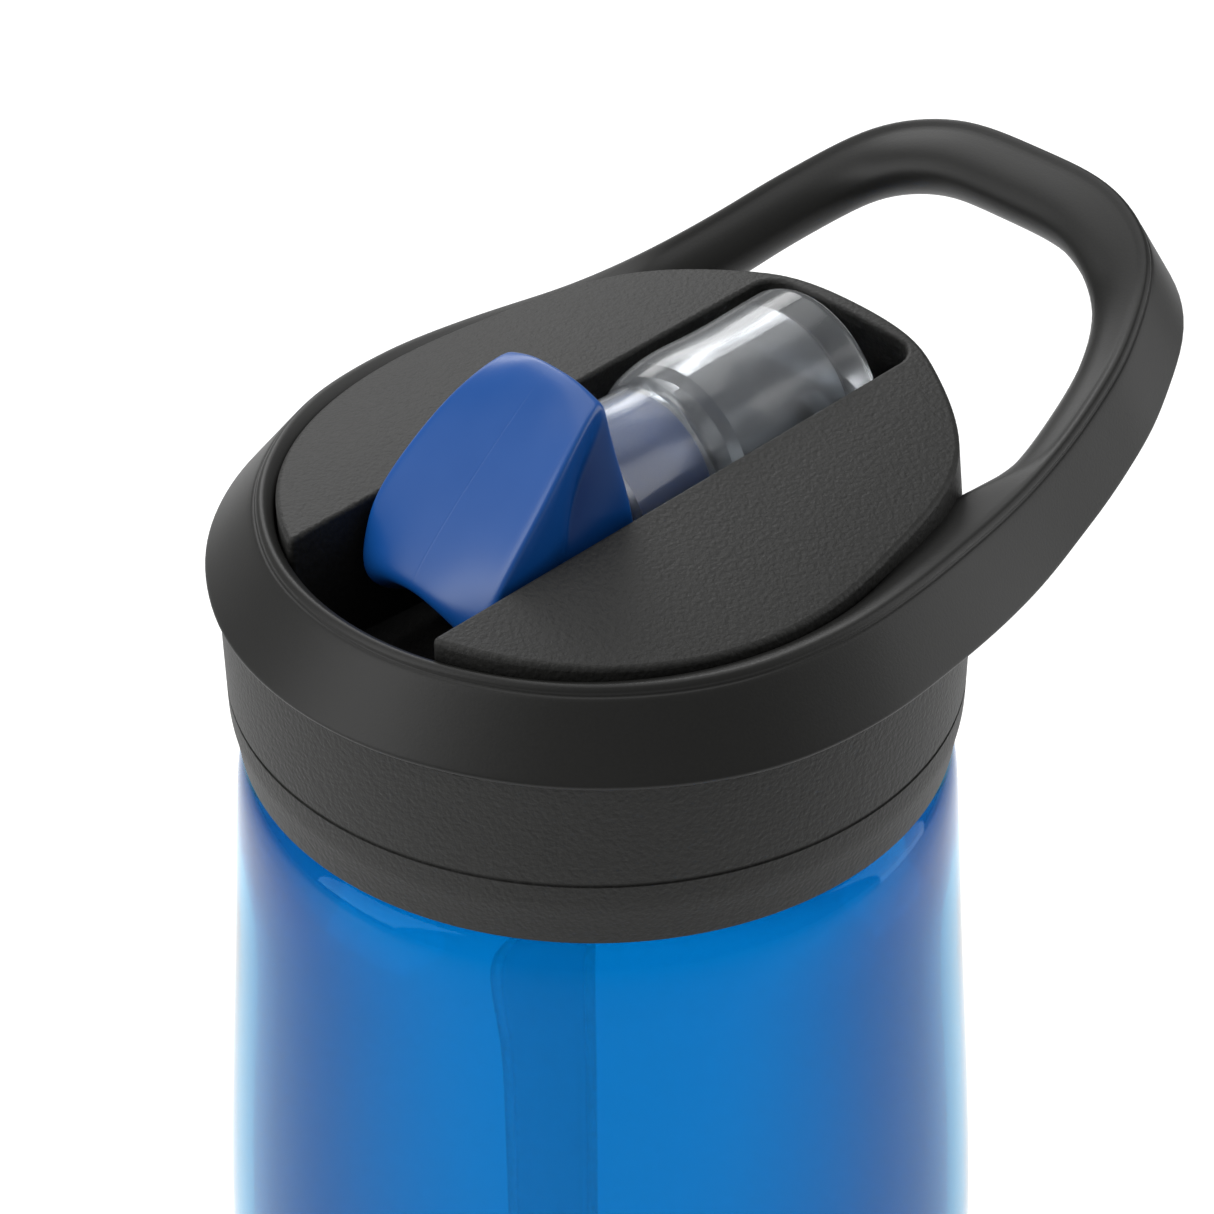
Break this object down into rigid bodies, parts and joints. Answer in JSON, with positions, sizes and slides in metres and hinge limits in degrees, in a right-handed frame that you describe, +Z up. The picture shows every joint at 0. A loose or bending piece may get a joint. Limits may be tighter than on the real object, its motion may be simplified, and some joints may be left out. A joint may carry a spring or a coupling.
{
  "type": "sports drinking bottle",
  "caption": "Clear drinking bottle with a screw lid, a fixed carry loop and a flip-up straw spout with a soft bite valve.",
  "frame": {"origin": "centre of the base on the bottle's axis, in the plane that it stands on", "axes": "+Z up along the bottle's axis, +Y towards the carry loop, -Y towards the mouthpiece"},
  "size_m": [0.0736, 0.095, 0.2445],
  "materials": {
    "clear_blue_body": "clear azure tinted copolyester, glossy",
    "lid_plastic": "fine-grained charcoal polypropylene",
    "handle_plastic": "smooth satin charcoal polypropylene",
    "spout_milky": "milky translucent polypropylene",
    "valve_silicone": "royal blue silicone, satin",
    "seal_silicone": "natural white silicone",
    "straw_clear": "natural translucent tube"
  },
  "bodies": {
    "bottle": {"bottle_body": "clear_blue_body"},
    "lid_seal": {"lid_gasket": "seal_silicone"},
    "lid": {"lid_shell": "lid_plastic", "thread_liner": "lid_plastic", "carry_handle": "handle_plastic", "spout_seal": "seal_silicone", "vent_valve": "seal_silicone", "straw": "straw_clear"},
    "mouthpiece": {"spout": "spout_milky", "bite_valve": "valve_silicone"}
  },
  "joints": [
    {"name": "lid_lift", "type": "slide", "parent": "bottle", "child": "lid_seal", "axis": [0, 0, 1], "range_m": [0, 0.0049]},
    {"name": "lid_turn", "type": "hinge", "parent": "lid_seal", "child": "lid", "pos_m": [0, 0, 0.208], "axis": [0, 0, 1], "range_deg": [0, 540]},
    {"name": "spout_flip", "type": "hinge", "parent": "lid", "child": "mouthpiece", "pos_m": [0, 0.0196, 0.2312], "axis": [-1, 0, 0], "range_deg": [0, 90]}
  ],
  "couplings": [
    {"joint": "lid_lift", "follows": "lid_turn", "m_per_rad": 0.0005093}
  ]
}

> Aim: Each line of the listing should be echoed back exactly.

> Task response:
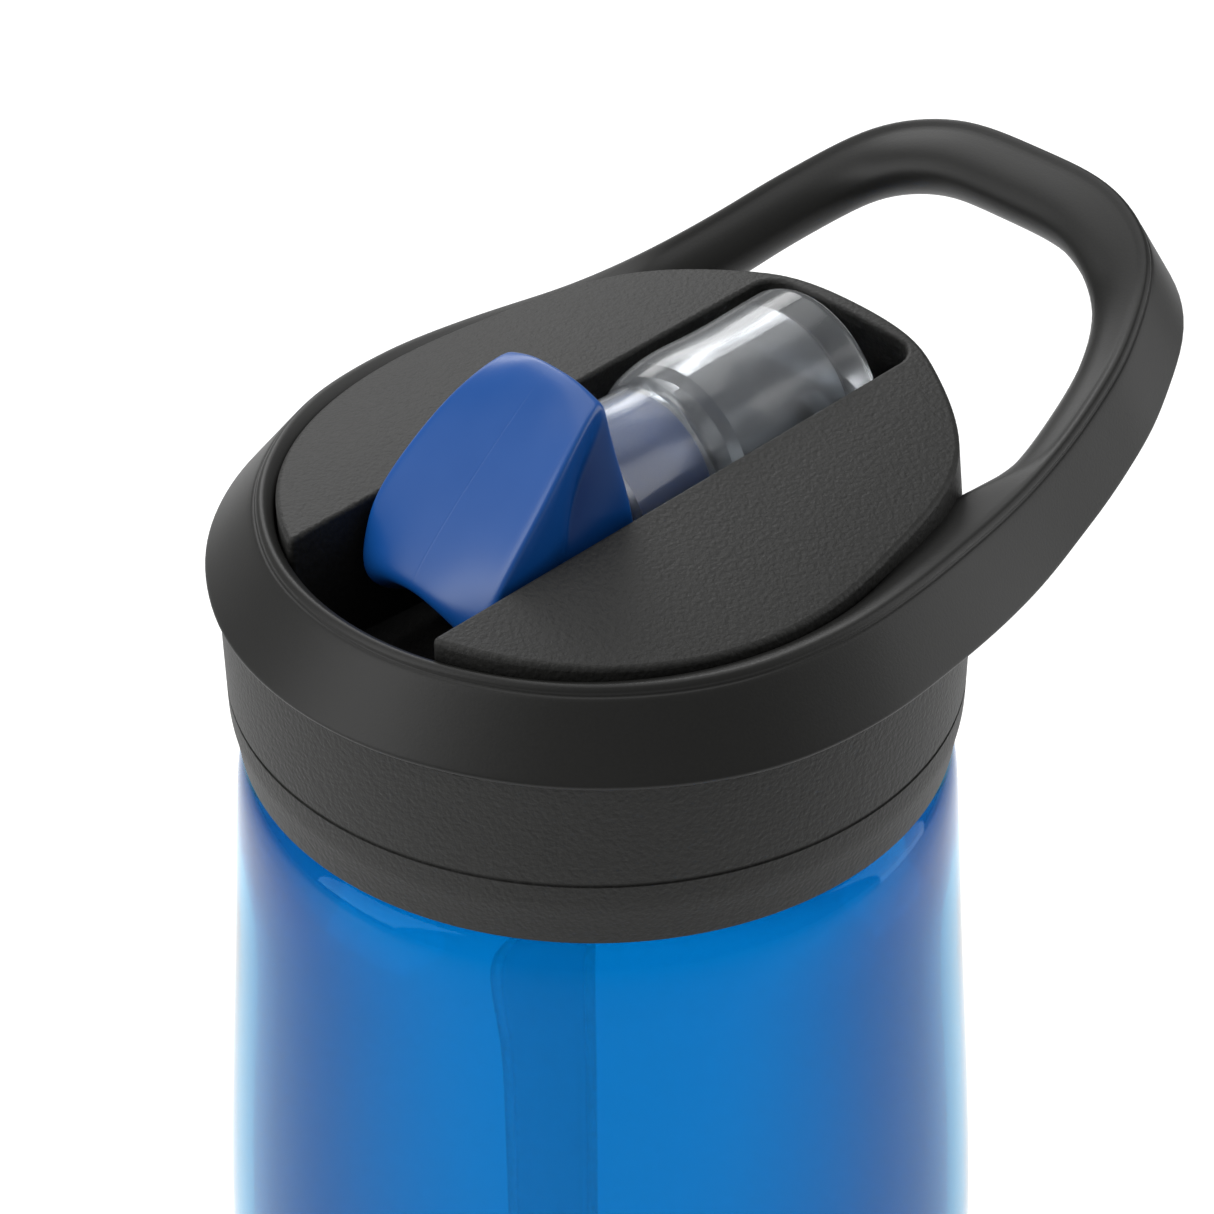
Break this object down into rigid bodies, parts and joints. Answer in JSON, with positions, sizes and slides in metres and hinge limits in degrees, in a right-handed frame that you describe, +Z up. The picture shows every joint at 0. A loose or bending piece may get a joint. Limits may be tighter than on the real object, its motion may be simplified, and some joints may be left out. A joint may carry a spring or a coupling.
{
  "type": "sports drinking bottle",
  "caption": "Clear drinking bottle with a screw lid, a fixed carry loop and a flip-up straw spout with a soft bite valve.",
  "frame": {"origin": "centre of the base on the bottle's axis, in the plane that it stands on", "axes": "+Z up along the bottle's axis, +Y towards the carry loop, -Y towards the mouthpiece"},
  "size_m": [0.0736, 0.095, 0.2445],
  "materials": {
    "clear_blue_body": "clear azure tinted copolyester, glossy",
    "lid_plastic": "fine-grained charcoal polypropylene",
    "handle_plastic": "smooth satin charcoal polypropylene",
    "spout_milky": "milky translucent polypropylene",
    "valve_silicone": "royal blue silicone, satin",
    "seal_silicone": "natural white silicone",
    "straw_clear": "natural translucent tube"
  },
  "bodies": {
    "bottle": {"bottle_body": "clear_blue_body"},
    "lid_seal": {"lid_gasket": "seal_silicone"},
    "lid": {"lid_shell": "lid_plastic", "thread_liner": "lid_plastic", "carry_handle": "handle_plastic", "spout_seal": "seal_silicone", "vent_valve": "seal_silicone", "straw": "straw_clear"},
    "mouthpiece": {"spout": "spout_milky", "bite_valve": "valve_silicone"}
  },
  "joints": [
    {"name": "lid_lift", "type": "slide", "parent": "bottle", "child": "lid_seal", "axis": [0, 0, 1], "range_m": [0, 0.0049]},
    {"name": "lid_turn", "type": "hinge", "parent": "lid_seal", "child": "lid", "pos_m": [0, 0, 0.208], "axis": [0, 0, 1], "range_deg": [0, 540]},
    {"name": "spout_flip", "type": "hinge", "parent": "lid", "child": "mouthpiece", "pos_m": [0, 0.0196, 0.2312], "axis": [-1, 0, 0], "range_deg": [0, 90]}
  ],
  "couplings": [
    {"joint": "lid_lift", "follows": "lid_turn", "m_per_rad": 0.0005093}
  ]
}